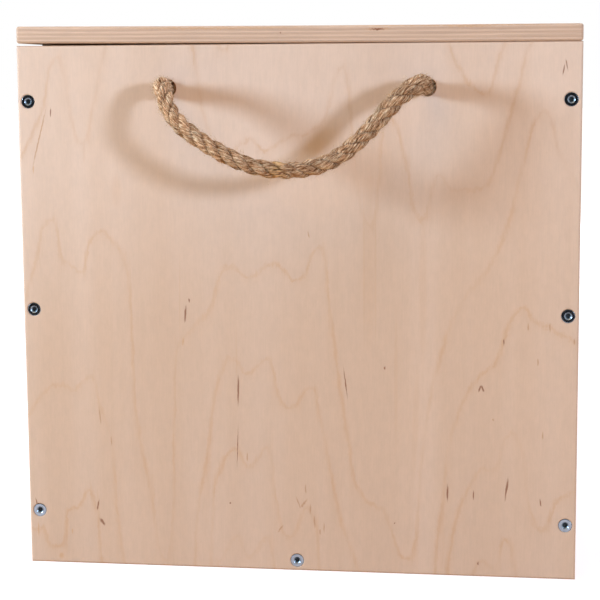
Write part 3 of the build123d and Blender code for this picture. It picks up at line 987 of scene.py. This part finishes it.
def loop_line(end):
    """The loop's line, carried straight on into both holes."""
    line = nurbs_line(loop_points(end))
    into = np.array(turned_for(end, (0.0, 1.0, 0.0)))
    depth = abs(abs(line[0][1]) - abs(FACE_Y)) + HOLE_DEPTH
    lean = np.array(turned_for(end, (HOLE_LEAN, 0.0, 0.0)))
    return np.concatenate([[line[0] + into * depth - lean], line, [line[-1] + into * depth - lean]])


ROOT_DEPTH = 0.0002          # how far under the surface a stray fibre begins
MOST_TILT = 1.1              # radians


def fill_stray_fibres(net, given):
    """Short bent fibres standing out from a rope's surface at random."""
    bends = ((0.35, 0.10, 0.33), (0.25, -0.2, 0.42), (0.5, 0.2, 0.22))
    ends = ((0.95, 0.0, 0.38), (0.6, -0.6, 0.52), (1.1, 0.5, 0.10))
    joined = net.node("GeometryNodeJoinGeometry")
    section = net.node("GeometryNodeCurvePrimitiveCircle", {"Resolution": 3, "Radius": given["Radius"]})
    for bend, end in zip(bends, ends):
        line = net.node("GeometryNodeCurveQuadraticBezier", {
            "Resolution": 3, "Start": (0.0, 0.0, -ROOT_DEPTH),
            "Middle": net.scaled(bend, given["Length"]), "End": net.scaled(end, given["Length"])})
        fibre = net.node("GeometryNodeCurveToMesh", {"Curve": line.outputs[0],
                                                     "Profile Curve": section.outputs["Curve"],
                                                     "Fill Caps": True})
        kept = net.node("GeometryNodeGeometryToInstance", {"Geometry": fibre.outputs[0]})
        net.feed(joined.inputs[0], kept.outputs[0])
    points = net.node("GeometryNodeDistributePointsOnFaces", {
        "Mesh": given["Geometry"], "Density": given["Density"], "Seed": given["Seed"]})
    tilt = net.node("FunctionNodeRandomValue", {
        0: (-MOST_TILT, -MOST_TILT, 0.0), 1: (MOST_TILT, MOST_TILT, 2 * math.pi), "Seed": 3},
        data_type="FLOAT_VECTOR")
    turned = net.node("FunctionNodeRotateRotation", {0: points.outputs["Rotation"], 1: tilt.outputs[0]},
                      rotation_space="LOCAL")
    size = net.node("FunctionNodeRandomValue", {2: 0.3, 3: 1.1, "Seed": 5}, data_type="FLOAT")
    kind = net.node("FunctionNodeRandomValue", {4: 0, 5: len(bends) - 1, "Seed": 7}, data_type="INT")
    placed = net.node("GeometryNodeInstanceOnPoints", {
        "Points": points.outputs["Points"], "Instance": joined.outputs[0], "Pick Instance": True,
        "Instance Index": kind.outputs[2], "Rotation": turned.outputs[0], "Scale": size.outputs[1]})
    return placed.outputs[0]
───
- EXERCISE PROMPT -
Extract all of the material exactly as it is written.

- RESPONSE TO THE TASK -
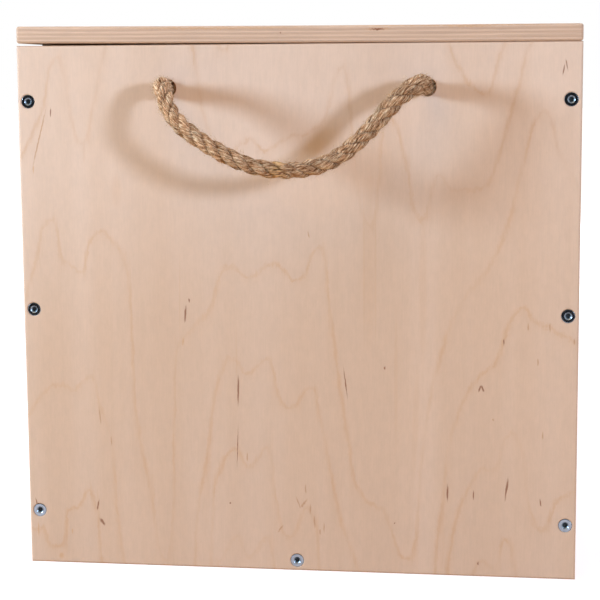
Write part 3 of the build123d and Blender code for this picture. It picks up at line 987 of scene.py. This part finishes it.
def loop_line(end):
    """The loop's line, carried straight on into both holes."""
    line = nurbs_line(loop_points(end))
    into = np.array(turned_for(end, (0.0, 1.0, 0.0)))
    depth = abs(abs(line[0][1]) - abs(FACE_Y)) + HOLE_DEPTH
    lean = np.array(turned_for(end, (HOLE_LEAN, 0.0, 0.0)))
    return np.concatenate([[line[0] + into * depth - lean], line, [line[-1] + into * depth - lean]])


ROOT_DEPTH = 0.0002          # how far under the surface a stray fibre begins
MOST_TILT = 1.1              # radians


def fill_stray_fibres(net, given):
    """Short bent fibres standing out from a rope's surface at random."""
    bends = ((0.35, 0.10, 0.33), (0.25, -0.2, 0.42), (0.5, 0.2, 0.22))
    ends = ((0.95, 0.0, 0.38), (0.6, -0.6, 0.52), (1.1, 0.5, 0.10))
    joined = net.node("GeometryNodeJoinGeometry")
    section = net.node("GeometryNodeCurvePrimitiveCircle", {"Resolution": 3, "Radius": given["Radius"]})
    for bend, end in zip(bends, ends):
        line = net.node("GeometryNodeCurveQuadraticBezier", {
            "Resolution": 3, "Start": (0.0, 0.0, -ROOT_DEPTH),
            "Middle": net.scaled(bend, given["Length"]), "End": net.scaled(end, given["Length"])})
        fibre = net.node("GeometryNodeCurveToMesh", {"Curve": line.outputs[0],
                                                     "Profile Curve": section.outputs["Curve"],
                                                     "Fill Caps": True})
        kept = net.node("GeometryNodeGeometryToInstance", {"Geometry": fibre.outputs[0]})
        net.feed(joined.inputs[0], kept.outputs[0])
    points = net.node("GeometryNodeDistributePointsOnFaces", {
        "Mesh": given["Geometry"], "Density": given["Density"], "Seed": given["Seed"]})
    tilt = net.node("FunctionNodeRandomValue", {
        0: (-MOST_TILT, -MOST_TILT, 0.0), 1: (MOST_TILT, MOST_TILT, 2 * math.pi), "Seed": 3},
        data_type="FLOAT_VECTOR")
    turned = net.node("FunctionNodeRotateRotation", {0: points.outputs["Rotation"], 1: tilt.outputs[0]},
                      rotation_space="LOCAL")
    size = net.node("FunctionNodeRandomValue", {2: 0.3, 3: 1.1, "Seed": 5}, data_type="FLOAT")
    kind = net.node("FunctionNodeRandomValue", {4: 0, 5: len(bends) - 1, "Seed": 7}, data_type="INT")
    placed = net.node("GeometryNodeInstanceOnPoints", {
        "Points": points.outputs["Points"], "Instance": joined.outputs[0], "Pick Instance": True,
        "Instance Index": kind.outputs[2], "Rotation": turned.outputs[0], "Scale": size.outputs[1]})
    return placed.outputs[0]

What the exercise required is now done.